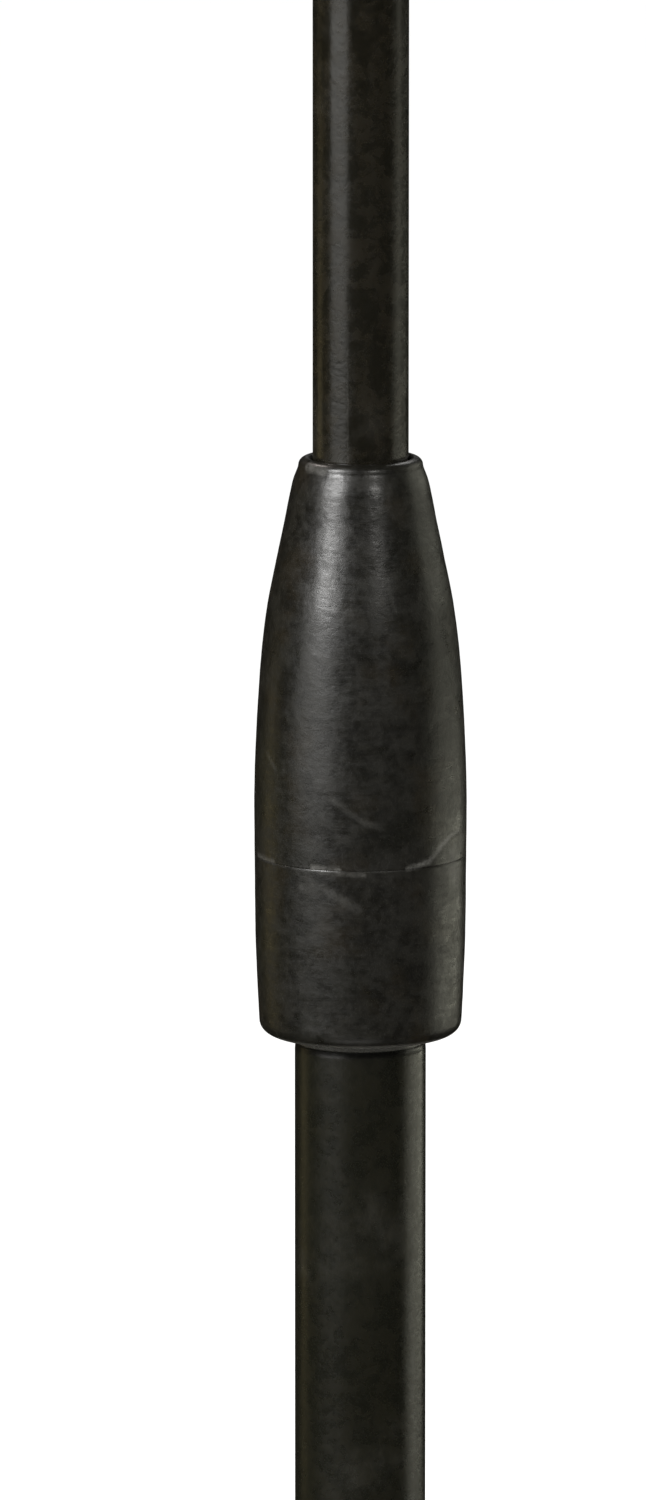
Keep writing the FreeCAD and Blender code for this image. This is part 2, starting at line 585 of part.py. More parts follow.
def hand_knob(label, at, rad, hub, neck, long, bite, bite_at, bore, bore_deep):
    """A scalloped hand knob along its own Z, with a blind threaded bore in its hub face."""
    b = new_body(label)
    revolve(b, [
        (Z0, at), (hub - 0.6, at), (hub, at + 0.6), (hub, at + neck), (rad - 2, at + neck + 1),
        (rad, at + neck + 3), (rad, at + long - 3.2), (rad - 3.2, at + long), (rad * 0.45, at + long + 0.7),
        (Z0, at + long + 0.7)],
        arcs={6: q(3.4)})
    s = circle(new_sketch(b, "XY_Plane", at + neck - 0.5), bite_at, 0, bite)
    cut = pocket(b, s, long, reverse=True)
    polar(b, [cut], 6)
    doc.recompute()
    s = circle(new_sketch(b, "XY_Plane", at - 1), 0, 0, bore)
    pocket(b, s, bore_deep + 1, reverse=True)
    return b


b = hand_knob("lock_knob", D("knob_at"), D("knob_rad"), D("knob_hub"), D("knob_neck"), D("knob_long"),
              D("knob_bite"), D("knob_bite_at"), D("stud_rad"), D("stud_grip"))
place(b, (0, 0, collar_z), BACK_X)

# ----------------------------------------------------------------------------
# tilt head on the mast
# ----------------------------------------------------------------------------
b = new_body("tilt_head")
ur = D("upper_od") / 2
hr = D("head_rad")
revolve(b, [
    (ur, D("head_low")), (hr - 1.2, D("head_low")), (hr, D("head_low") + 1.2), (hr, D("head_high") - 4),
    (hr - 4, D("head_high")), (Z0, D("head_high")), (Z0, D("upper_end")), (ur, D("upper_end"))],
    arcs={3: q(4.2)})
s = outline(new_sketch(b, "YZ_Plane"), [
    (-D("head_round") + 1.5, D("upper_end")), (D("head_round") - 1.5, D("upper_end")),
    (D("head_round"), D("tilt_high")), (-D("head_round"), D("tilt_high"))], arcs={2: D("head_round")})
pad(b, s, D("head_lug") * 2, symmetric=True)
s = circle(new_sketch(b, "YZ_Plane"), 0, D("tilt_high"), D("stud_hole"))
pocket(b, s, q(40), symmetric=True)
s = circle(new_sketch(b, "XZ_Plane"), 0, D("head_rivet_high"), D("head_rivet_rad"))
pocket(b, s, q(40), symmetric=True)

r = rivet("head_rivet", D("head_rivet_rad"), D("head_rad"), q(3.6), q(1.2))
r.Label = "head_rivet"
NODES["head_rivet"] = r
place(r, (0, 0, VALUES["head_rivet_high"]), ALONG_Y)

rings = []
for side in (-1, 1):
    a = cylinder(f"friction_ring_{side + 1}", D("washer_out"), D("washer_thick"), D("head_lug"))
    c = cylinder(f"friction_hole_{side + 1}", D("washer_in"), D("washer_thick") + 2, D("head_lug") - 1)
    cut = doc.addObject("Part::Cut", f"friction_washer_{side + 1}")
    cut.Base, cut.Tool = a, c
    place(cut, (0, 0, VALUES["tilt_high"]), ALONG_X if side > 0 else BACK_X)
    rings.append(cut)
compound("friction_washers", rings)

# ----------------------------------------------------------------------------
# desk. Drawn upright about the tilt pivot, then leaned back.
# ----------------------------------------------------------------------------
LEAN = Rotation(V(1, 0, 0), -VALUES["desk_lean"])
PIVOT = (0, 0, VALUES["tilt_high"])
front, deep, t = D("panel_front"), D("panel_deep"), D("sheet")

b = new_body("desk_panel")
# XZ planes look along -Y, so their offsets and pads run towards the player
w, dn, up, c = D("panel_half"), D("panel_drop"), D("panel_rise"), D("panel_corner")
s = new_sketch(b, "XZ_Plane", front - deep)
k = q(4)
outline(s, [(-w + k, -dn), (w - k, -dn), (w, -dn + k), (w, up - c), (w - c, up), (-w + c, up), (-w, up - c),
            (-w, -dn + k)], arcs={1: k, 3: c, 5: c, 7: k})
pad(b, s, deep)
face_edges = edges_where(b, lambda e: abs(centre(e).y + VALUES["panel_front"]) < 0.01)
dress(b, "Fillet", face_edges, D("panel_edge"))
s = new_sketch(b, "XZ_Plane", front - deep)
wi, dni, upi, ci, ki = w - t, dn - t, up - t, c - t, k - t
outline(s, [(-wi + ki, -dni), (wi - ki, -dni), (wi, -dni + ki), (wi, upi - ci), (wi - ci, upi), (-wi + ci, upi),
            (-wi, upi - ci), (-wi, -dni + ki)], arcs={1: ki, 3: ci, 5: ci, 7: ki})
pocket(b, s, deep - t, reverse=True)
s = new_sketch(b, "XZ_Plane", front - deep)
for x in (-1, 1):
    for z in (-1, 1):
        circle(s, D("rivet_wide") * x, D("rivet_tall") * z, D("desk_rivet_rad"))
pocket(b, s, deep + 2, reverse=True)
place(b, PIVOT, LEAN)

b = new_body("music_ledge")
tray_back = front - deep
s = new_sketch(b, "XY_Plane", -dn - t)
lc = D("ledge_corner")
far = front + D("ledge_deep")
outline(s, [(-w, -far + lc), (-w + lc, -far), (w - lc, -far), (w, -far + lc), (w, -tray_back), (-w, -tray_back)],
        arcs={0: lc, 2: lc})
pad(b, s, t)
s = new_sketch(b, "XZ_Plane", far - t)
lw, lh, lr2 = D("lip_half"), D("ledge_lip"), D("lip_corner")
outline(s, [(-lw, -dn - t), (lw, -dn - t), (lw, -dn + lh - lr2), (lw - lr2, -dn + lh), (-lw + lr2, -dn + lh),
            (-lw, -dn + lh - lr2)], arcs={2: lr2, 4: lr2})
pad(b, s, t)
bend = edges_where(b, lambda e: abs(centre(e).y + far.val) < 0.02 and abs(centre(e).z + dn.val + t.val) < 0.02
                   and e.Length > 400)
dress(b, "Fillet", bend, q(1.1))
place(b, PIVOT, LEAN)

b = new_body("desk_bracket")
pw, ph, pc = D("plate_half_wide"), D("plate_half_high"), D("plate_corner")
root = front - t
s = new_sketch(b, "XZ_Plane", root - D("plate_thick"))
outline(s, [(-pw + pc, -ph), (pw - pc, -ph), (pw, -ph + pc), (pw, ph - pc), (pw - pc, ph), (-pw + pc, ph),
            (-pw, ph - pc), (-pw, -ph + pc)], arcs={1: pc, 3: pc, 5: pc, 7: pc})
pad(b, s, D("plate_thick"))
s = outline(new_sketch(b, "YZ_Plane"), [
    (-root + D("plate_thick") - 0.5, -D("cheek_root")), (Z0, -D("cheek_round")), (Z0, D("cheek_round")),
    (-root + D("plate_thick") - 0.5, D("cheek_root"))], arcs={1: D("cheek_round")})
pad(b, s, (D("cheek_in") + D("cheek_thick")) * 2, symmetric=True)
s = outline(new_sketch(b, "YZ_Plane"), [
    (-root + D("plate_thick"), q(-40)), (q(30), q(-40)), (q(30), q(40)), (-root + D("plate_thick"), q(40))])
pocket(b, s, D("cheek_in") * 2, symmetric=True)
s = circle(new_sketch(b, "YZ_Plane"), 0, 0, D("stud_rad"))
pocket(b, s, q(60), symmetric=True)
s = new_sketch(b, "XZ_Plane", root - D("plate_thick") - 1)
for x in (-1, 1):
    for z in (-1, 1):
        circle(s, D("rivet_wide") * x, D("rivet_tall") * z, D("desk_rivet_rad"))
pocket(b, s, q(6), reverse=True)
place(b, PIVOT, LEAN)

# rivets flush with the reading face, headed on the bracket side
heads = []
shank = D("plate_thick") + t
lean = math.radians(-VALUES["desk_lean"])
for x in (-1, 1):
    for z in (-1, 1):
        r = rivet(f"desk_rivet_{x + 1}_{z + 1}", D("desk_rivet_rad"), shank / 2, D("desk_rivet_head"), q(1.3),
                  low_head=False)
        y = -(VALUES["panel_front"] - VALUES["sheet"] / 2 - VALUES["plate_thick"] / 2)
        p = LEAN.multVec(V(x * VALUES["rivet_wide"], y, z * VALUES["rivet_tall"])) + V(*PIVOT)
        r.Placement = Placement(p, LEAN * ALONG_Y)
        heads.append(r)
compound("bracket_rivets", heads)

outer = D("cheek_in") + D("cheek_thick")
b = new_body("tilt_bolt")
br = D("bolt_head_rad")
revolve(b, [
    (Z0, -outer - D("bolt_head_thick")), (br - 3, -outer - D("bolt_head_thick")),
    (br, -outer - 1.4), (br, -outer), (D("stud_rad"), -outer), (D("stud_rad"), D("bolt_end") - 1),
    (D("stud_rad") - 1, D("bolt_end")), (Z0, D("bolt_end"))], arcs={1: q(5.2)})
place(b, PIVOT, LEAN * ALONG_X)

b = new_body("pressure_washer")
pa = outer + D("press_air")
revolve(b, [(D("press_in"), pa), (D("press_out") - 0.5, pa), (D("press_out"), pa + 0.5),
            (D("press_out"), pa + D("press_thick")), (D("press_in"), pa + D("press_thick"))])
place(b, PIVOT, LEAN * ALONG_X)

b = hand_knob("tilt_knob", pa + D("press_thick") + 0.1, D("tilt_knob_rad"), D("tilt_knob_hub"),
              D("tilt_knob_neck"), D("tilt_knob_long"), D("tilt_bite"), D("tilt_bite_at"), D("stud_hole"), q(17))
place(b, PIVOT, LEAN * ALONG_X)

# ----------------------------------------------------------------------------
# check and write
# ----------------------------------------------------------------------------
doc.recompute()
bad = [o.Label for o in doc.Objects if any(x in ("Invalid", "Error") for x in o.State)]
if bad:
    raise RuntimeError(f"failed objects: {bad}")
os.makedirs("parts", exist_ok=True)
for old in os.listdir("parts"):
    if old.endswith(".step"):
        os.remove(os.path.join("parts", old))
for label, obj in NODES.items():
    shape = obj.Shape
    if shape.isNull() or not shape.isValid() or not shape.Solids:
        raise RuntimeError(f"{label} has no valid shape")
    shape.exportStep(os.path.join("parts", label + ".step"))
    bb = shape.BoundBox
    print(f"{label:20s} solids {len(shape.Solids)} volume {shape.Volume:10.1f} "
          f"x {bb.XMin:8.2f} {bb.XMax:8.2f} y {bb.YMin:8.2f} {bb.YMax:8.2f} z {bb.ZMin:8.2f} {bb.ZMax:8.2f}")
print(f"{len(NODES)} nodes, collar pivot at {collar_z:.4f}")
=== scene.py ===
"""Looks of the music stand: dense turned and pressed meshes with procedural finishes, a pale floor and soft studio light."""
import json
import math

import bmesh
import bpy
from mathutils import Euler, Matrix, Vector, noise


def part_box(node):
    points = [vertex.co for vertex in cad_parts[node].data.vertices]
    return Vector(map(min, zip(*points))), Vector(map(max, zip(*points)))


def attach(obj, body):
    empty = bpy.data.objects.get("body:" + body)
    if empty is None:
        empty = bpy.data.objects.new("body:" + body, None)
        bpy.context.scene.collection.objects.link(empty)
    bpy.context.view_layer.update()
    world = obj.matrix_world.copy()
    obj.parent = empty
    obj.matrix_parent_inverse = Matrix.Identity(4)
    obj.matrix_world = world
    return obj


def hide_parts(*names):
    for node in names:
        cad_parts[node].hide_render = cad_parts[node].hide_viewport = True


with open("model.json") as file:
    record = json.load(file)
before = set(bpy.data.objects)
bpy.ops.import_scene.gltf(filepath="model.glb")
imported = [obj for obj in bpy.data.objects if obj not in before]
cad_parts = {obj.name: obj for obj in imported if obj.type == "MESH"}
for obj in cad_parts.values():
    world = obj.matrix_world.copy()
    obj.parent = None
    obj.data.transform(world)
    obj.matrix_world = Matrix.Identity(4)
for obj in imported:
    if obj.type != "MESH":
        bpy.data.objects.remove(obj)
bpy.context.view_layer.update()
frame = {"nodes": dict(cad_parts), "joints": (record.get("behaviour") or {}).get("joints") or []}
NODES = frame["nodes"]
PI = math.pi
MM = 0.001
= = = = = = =
Direction →
Starting with the line with "if shape.isNull() or" and ending with the line with "zip(*points))), Vector(map(max, zip(*points)))", extract every line exactly and nothing outside that span.

Correct response →
    if shape.isNull() or not shape.isValid() or not shape.Solids:
        raise RuntimeError(f"{label} has no valid shape")
    shape.exportStep(os.path.join("parts", label + ".step"))
    bb = shape.BoundBox
    print(f"{label:20s} solids {len(shape.Solids)} volume {shape.Volume:10.1f} "
          f"x {bb.XMin:8.2f} {bb.XMax:8.2f} y {bb.YMin:8.2f} {bb.YMax:8.2f} z {bb.ZMin:8.2f} {bb.ZMax:8.2f}")
print(f"{len(NODES)} nodes, collar pivot at {collar_z:.4f}")
=== scene.py ===
"""Looks of the music stand: dense turned and pressed meshes with procedural finishes, a pale floor and soft studio light."""
import json
import math

import bmesh
import bpy
from mathutils import Euler, Matrix, Vector, noise


def part_box(node):
    points = [vertex.co for vertex in cad_parts[node].data.vertices]
    return Vector(map(min, zip(*points))), Vector(map(max, zip(*points)))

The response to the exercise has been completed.